A party aggrieved by this decision may appeal it by initiating action in the appropriate circuit court pursuant to KRS 61.880(5) and KRS 61.882. Pursuant to KRS 61.880(3), the Attorney General should be notified of any action in circuit court, but should not be named as a party in that action or in any subsequent proceeding.
A. B. CHANDLER III
AMYE L. BENSENHAVER
ASSISTANT ATTORNEY GENERAL
Breathitt County Sheriff
1127 Main Street
Jackson, Kentucky 41339
Ronnie Landrum #111763
Eastern Kentucky Correctional Complex
P.O. Box 636
West Liberty, Kentucky 41472
Richard N. Belding, Director
Public Records Division
Department for Libraries & Archives
300 Coffee Tree Road
P.O. Box 537
Frankfort, Kentucky 40602-0537
It is not entirely clear whether the Breathitt County Sheriff's office maintains its own copy of the dispatch log, or if the only copy is maintained by the Jackson County Police Department, which, according to Sheriff Clemons, serves as dispatcher for the sheriff's office. For purposes of this appeal, and in the absence of evidence to the contrary, we will assume that the sheriff maintains a copy of the log, at least while he is in office.

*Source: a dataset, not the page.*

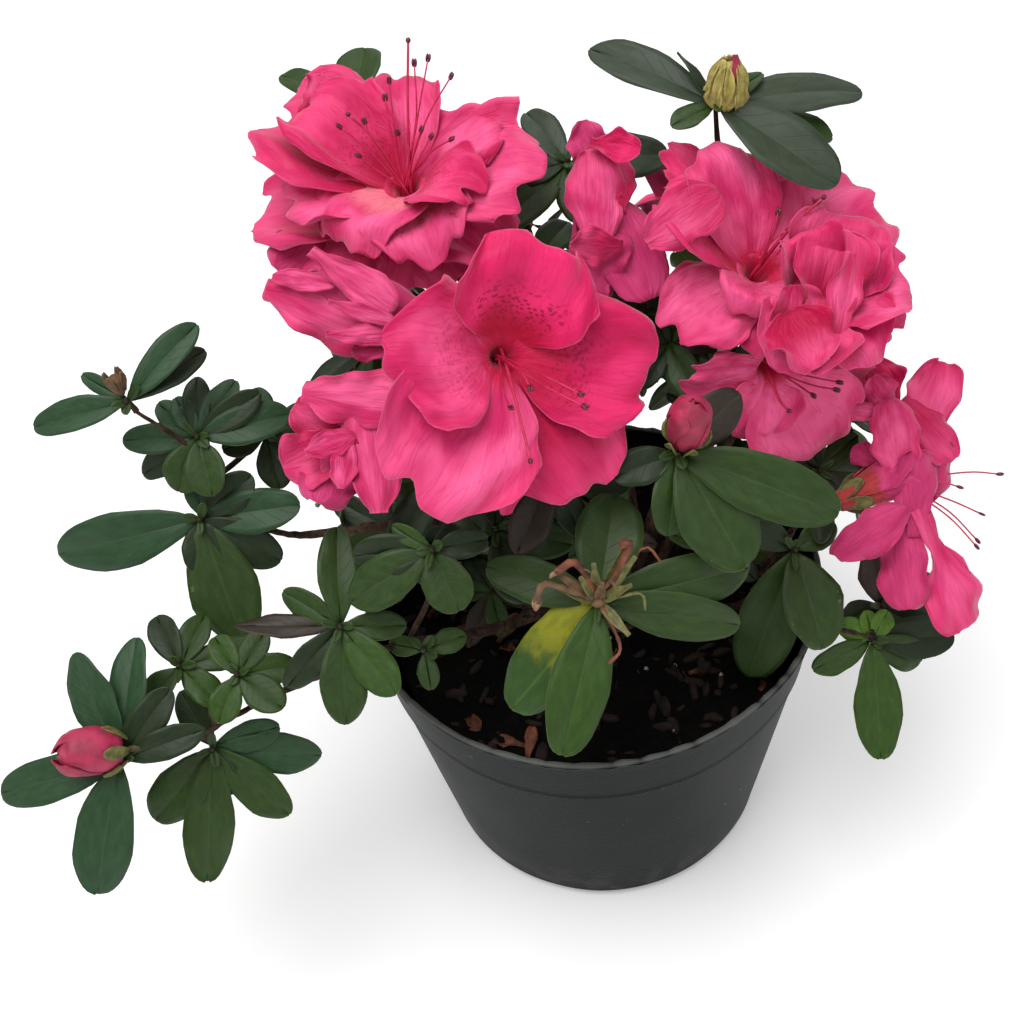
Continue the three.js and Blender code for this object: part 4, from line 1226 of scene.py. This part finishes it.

Because the records of the sheriff's office were apparently removed by the previous administration, we are reluctant to assign fault to the current sheriff. Nevertheless, we believe that there is an ongoing obligation on the part of a public officer to insure the maintenance, care, and keeping of the agency's records. Any other position would invite abuse of the Open Records Act by permitting agencies to avoid accountability from one administration to the next through the simple device of records removal.